Set problem: Starting at the line that contains "len(shape.Solids), shape.Volume, shape.isValid()))", reproduce each line exactly up to and including the line that contains "if empty is". Reproduce nothing else.

Input for this task:
+++
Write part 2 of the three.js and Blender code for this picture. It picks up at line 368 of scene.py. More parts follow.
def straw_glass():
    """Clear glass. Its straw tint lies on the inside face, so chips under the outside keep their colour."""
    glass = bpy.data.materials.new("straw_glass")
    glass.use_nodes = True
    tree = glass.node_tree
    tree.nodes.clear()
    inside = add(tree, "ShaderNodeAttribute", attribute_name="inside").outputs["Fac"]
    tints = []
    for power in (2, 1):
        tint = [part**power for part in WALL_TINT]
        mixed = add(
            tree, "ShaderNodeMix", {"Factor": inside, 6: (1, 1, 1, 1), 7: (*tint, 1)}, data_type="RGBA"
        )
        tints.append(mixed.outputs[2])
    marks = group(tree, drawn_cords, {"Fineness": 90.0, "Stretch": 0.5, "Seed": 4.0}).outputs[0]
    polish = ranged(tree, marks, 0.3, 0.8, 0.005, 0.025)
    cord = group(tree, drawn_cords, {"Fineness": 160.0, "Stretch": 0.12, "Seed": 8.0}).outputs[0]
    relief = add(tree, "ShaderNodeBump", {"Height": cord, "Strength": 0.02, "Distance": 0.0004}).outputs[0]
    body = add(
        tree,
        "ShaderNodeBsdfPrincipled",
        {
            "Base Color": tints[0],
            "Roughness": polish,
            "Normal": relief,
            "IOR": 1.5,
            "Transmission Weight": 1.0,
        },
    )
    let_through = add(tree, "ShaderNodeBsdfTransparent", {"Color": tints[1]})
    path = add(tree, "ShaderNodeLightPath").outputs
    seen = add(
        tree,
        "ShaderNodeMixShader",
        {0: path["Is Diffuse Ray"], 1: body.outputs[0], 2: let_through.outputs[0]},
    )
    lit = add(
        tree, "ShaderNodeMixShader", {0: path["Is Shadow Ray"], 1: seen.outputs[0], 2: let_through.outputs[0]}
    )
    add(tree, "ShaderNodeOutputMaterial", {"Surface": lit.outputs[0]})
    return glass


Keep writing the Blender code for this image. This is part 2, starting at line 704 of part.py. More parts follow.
+++
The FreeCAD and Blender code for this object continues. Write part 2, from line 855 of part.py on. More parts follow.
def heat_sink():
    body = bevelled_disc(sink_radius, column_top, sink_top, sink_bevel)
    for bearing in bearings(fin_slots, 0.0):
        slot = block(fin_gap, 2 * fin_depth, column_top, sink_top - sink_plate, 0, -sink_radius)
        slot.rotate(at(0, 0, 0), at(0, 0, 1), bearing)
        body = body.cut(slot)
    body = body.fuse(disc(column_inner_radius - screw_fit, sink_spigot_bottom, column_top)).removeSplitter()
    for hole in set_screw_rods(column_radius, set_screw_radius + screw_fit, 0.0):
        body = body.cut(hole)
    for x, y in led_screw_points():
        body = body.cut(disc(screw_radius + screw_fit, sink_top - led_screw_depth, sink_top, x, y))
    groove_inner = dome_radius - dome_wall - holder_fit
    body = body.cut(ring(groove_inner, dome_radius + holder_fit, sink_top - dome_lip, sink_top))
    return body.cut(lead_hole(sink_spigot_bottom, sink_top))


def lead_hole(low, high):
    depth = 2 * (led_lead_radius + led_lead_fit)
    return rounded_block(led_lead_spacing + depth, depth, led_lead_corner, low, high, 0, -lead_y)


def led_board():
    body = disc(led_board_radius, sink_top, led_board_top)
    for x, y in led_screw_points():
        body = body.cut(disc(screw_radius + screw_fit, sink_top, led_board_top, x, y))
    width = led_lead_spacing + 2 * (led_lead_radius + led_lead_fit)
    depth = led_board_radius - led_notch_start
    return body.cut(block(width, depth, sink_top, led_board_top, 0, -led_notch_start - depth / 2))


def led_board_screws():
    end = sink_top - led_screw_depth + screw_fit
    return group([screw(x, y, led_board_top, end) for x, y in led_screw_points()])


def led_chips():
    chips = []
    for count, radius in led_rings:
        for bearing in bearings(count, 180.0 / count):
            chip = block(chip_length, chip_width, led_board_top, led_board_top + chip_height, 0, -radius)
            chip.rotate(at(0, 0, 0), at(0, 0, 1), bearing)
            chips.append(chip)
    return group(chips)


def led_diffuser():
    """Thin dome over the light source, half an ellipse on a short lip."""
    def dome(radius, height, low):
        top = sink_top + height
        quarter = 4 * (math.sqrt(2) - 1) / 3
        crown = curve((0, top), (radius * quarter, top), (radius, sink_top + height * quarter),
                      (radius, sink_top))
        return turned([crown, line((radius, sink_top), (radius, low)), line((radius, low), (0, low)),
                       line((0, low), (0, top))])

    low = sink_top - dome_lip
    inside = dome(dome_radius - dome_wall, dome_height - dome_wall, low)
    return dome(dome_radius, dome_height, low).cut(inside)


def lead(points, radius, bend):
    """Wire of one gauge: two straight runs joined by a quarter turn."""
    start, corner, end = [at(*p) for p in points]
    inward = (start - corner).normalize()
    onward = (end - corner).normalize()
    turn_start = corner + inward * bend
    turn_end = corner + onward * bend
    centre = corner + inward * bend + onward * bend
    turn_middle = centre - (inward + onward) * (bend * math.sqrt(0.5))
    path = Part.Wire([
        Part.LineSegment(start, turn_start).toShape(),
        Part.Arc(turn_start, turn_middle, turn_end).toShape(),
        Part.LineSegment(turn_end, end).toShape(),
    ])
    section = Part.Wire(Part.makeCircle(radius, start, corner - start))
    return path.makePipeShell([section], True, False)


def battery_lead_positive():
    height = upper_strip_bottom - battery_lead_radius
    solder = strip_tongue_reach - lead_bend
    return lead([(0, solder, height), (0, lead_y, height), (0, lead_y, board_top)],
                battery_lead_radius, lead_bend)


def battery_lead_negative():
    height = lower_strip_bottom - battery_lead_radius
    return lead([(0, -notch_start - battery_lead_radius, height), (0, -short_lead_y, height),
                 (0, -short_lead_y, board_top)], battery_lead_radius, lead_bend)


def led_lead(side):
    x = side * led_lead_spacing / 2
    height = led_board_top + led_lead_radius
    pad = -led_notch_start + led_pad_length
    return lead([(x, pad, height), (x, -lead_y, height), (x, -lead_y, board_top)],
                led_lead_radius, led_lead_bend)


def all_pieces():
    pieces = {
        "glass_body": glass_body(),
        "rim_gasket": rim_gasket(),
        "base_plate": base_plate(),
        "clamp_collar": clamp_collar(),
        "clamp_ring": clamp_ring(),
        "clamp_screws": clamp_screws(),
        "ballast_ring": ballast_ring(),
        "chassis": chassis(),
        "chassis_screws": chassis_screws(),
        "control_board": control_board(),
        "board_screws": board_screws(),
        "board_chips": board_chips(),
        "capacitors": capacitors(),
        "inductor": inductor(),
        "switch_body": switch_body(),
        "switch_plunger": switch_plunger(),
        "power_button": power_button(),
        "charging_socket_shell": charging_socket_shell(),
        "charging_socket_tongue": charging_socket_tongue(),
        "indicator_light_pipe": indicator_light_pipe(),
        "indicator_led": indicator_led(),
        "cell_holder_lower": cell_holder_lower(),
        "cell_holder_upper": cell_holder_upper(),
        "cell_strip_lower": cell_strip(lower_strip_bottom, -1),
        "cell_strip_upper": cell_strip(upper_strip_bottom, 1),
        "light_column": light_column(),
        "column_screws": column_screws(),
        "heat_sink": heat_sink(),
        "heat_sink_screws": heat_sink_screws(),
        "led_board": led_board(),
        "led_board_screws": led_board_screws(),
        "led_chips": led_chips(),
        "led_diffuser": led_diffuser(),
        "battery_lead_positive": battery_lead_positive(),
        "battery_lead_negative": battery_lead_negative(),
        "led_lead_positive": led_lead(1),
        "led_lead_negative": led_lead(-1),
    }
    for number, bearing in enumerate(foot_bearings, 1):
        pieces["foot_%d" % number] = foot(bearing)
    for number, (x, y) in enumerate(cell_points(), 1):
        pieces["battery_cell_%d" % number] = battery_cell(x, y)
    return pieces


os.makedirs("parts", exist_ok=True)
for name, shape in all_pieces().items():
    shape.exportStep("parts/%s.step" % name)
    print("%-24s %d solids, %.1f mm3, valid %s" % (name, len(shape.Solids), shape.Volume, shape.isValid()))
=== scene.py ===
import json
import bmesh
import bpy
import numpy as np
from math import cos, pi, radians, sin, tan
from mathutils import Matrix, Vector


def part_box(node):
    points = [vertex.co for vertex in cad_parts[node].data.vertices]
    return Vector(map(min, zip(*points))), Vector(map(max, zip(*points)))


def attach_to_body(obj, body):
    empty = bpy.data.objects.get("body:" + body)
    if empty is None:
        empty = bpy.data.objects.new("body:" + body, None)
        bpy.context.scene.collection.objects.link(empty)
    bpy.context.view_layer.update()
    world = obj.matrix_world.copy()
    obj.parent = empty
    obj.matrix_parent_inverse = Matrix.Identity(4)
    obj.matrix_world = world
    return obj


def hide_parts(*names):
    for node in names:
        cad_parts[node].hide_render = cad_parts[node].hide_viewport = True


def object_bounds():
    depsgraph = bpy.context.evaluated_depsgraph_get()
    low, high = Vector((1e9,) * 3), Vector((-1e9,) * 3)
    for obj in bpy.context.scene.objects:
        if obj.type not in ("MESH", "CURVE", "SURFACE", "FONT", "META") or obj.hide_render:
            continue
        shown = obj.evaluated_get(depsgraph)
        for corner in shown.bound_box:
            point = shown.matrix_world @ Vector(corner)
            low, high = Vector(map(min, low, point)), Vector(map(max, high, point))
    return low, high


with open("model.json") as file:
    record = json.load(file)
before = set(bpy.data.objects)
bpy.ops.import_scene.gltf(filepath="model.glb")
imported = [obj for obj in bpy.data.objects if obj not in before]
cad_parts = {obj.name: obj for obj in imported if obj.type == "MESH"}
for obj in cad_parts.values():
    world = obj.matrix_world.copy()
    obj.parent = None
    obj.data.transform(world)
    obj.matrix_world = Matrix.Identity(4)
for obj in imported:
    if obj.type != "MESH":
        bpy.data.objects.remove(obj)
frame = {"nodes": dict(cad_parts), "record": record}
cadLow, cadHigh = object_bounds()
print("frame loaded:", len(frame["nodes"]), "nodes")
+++
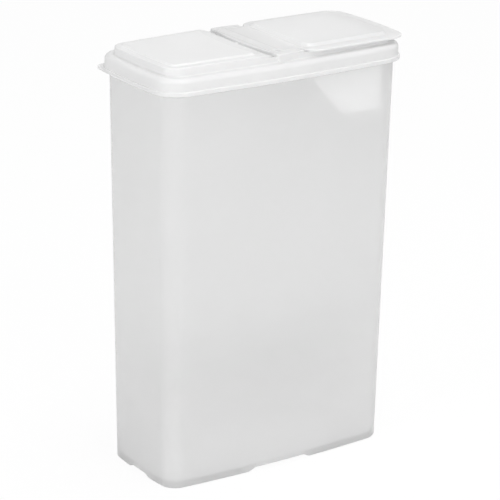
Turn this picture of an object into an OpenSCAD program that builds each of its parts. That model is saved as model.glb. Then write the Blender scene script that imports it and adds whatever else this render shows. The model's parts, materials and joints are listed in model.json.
+++
Reply:
    print("%-24s %d solids, %.1f mm3, valid %s" % (name, len(shape.Solids), shape.Volume, shape.isValid()))
=== scene.py ===
import json
import bmesh
import bpy
import numpy as np
from math import cos, pi, radians, sin, tan
from mathutils import Matrix, Vector


def part_box(node):
    points = [vertex.co for vertex in cad_parts[node].data.vertices]
    return Vector(map(min, zip(*points))), Vector(map(max, zip(*points)))


def attach_to_body(obj, body):
    empty = bpy.data.objects.get("body:" + body)
    if empty is None:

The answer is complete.